Neil Postman denunciaba la sociedad del espectáculo en 1985 con un libro titulado Divertirse hasta morir. La pregunta obvia que suscita hoy es: estando tan entretenidos con el espectáculo de la realidad, ¿cómo sabremos que hemos muerto? Yo creo que ya está ocurriendo: nuestra capacidad para experimentar sentimientos morales se debilita ante la avalancha de violencia real. Susan Feagin ha reflexionado sobre el género de la tragedia y sostiene que obtenemos placer de la ficción justamente porque no es real. Al leer una historia, verla en el cine o en el teatro, damos rienda suelta a emociones que nos revelan nuestro lado más humano: nos compungimos con un inocente que sufre, empatizamos con la madre que ve morir a su hija, deseamos el bien para los héroes y el mal para los villanos. En ese recorrido, sentimos explayarse nuestra humanidad. La ficción nos da esa recompensa, que resulta satisfactoria porque a cambio de ella nadie tiene que sufrir: son solo personajes. Aunque podamos experimentar las mismas emociones humanas contemplando el dolor de personas reales, el placer desaparece si somos conscientes del precio que se paga en aflicción de gente real.

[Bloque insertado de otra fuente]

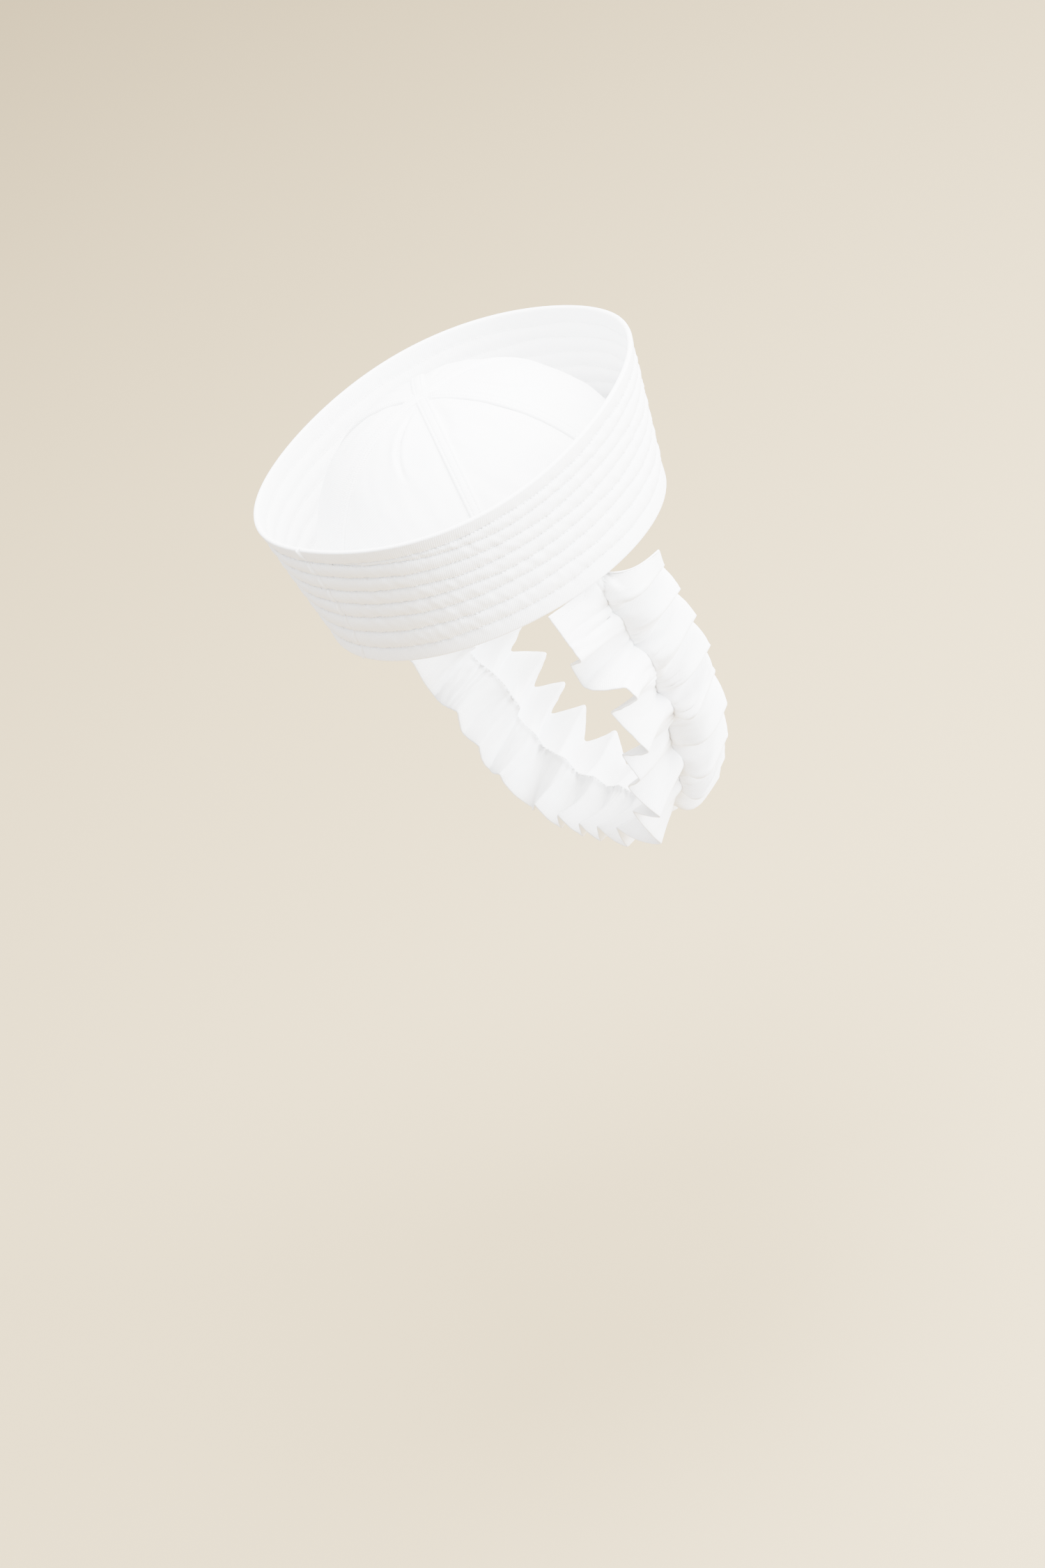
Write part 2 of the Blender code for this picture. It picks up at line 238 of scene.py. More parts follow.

¿Qué hacer? Apartarse de las pantallas es una opción. Seguir contemplando las noticias solo es posible si el espectador, inmerso en la cultura del espectáculo, ha banalizado la violencia y el dolor. Para ello es necesario disolver los vínculos humanos con las personas reales que están al otro lado de la pantalla: una forma de estar muerto. A la generación criada en la idea de que el mundo es eso que sucede en las pantallas, tal vez le resulte más natural. Quizá esa tristeza general que refieren, y que parece ya una seña de identidad generacional, sea el punto de partida de una búsqueda de esos sentimientos humanos, los que se encuentran en las ficciones verdaderas.